Foreign investor interest in Myanmar’s garment manufacturing sector is still strong despite a fall in the volume of garment exports in fiscal 2019-20, according to the government. Of the 178 foreign enterprises endorsed by the Myanmar Investment Commission (MIC) and permitted to invest in Myanmar between October 1 last year and May 31 this year, more than three quarters channelled capital into the manufacturing sector, according to the Directorate of Investment and Company Administration (DICA).

The new investors include garment manufacturers. The MIC will prioritise investments in garment manufacturing going forward as these are labour intensive industries likely to create a large number of jobs, DICA director general U Thant Sin Lwin told state-controlled media recently.

Manufacturers that are able to produce face masks and other personal protective equipment related to COVID-19 will also be given priority. Enquiries from investors are still flowing in even though garment exports fell to a mere $2.7 billion between October 1, 2019, and May 31, 2020, representing a $24 million decline from the same period a year before due to order cancellations from the European Union, according to U Khin Maung Lwin, assistant secretary in the ministry of commerce.

This has also led to a rising number of disputes between employers and their employees as factories are forced to lay off or close.
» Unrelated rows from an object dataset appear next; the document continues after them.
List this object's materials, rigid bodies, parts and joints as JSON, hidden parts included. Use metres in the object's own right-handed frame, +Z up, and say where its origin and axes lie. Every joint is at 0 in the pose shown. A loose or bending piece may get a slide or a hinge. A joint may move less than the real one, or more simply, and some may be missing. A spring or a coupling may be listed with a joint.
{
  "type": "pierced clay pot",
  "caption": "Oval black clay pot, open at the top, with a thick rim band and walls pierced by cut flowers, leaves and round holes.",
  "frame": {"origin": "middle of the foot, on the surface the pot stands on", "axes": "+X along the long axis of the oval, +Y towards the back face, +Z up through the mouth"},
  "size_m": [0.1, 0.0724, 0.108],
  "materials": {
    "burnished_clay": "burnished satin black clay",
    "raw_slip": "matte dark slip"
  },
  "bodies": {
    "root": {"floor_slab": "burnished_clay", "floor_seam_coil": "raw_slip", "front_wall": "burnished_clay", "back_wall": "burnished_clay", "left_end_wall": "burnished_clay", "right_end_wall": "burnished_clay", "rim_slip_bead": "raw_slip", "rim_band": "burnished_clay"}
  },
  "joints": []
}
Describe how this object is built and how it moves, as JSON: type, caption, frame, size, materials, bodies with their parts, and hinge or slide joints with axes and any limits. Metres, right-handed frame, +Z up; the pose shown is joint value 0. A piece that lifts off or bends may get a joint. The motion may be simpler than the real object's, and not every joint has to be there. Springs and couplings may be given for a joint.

The industry hires up to 700,000 predominantly female workers across 600 factories, according to data provided by the EU. Disruptions to the Myanmar garment sector first started in February, when raw material imports from China became sporadic as a result of COVID-19 closures and lockdowns. “We are hearing news of orders that were previously cancelled being revived again. There is also some export revenue coming from the Myanmar-Thai border, where garment businesses in Myawaddy have exported around $71 million worth of products to Thailand,” Maung Lwin said.